La Giunta di Milano si appresta a varare il piano degli accorpamenti che, finita la deroga per la nostra città, dovrebbe diventare attivo a partire dal settembre 2013, mentre in provincia già dal prossimo anno la razionalizzazione della spesa comporterà l’avvio della fase dei maxi istituti.
E’ difficile trattare questo tema nella stagione della spending review dato che obiettivo unico di chi amministra a governa oggi il nostro Paese sembra essere quello del contenimento della spesa, ma ritengo che per ciò che concerne la scuola si dovrebbe avviare sì una stagione di razionalizzazione e contenimento dei costi, ma “con giudizio” non dimenticando mai che la scuola è una realtà complessa e particolare e qualsiasi intervento di natura economica mal si sposa con la filosofia del “tagli lineari” introdotta dall’allora Ministro Tremonti.
La stessa Corte Costituzionale, con la sentenza 147 del 4 giugno 2012, ha dichiarato illegittimo che i criteri per la programmazione del dimensionamento della rete scolastica siano stabiliti a livello nazionale indicando che tale funzione sia della Regione sulla base dei piani provinciali.
Non dobbiamo nascondere che questa decisione nasce dal confronto di norme concorrenti, dopo la modifica costituzionale del Titolo V, ma il mio intervento vuole mettere in risalto che tale linea di intervento amministrativo rischia di depauperare la scuola di sue funzioni specifiche ed in particolare lascia al dirigente scolastico la pur nobile e sempre più completa “gestione manageriale” dell’Istituto a scapito della importantissima funzione “didattico-pedagogica-educativa” indispensabile per la direzione di una gestione complessa che dovrebbe avere come primo obiettivo quello del miglioramento dei livelli di apprendimento degli studenti, anche attraverso una loro crescita personale da un punto di vista umano, relazionale, educativo.

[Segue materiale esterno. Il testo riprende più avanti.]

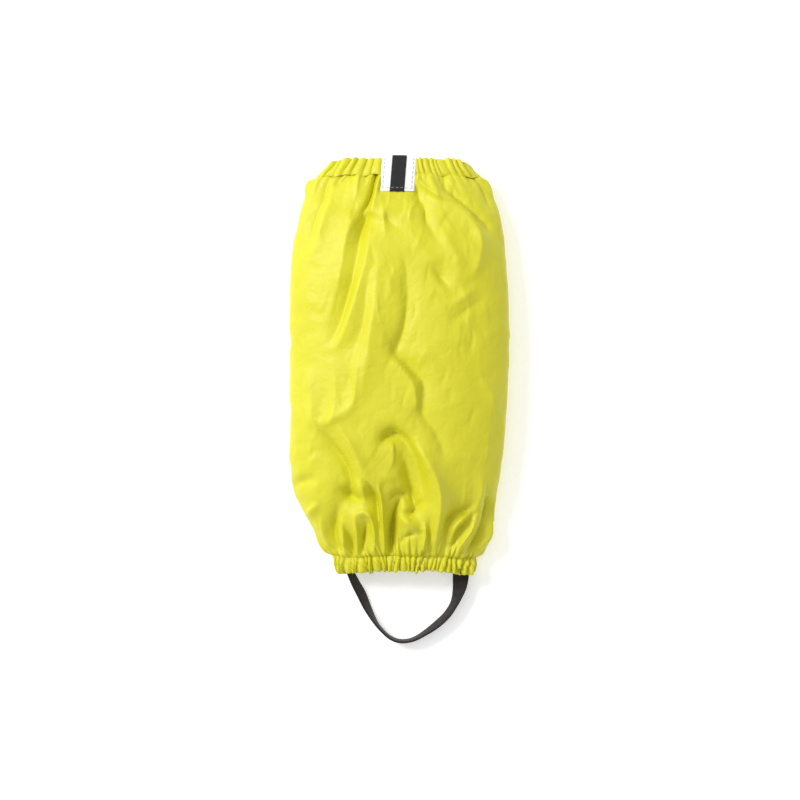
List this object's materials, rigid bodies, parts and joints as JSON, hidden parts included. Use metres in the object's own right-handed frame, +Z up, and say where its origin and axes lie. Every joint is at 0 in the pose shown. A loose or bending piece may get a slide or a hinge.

I numeri che corrono in questi giorni parlano chiaro e parlano solo di numeri in relazione alla riduzione dei costi.
“Le autonomie scolastiche devono scendere da 88 a 72, ci saranno 28 nuovi istituti con un numero di studenti che va dagli 869 fino al 1320” comunica l’assessore Guida, ma la preside Messina – si troverà a gestire 2700 alunni – giustamente, da buon funzionario dello Stato, afferma: “non ci spaventa il carico di lavoro, ma vorremmo poter garantire un’offerta di qualità a tutti”.
Questo è uno dei punti che fa riflettere per valutare se non sia corretto avere il coraggio di valorizzare fino in fondo non solo l’autonomia delle istituzioni scolastiche, ma anche le caratteristiche dei territori e delle popolazioni scolastiche che vi abitano, come già ricordavo in unmio precedente articolo sul tema e, pur avendo a cuore la razionalizzazione e il conseguente risparmio di spesa se alcune scelte non debbano tener conto di altri parametri più utili a mantenere e migliorare la primaria funzione formativa ed educativa della scuola.
Lo stesso cosiddetto “modello Lombardo” prevede la verticalizzazione, ossia l’obbligo di accorpamento tra scuola primaria e scuola secondaria di I grado, istituti di circa 1000 alunni, l’impossibilità di scendere sotto i 600 (in zone di pianura) e 400 (in zone di montagna) ossia il criterio “lineare”. Lascio la rilettura degli aspetti tecnici sul recente articolo di Marco Zelioli in cui sono ben espressi e mi limito a due constatazioni; la prima si riferisce al fatto di quanto sia più incisiva la necessità di una valutazione didattico-pedagogica prima di dare il via all’accorpamento tra una scuola primaria ed una scuola secondaria di I grado la cui direzione comporta sicuramente un’attenzione particolare da parte del dirigente verso gli aspetti legati alla conduzione didattica difficilmente fattibile, come ricordavo all’inizio, quando si dovranno gestire 1300/1400 studenti e conseguente consistente collegio docenti; la seconda si riferisce alle motivazioni da dare ai dirigenti scolastici. Le istituzioni con un numero di alunni inferiore a 600 non potranno avere un dirigente proprio e conseguentemente o saranno accorpate o verranno date in “reggenza” con la differenza, rispetto al passato, che al dirigente cui verrà affidata non verrà riconosciuto, sembra, alcun emolumento straordinario. Penso che anche questo meriti una riflessione.
La conclusione è purtroppo semplice: l’apparato amministrativo è una cosa, la scuola è ben altro e se questo principio non entra nella testa di chi è deputato a prendere decisioni sulla scuola, tutti i proclami di volontà di avviare una nuova stagione di modernizzazione e miglioramento per far risalire ai nostri studenti le classifiche internazionali finiranno per rimanere solo “slogan”.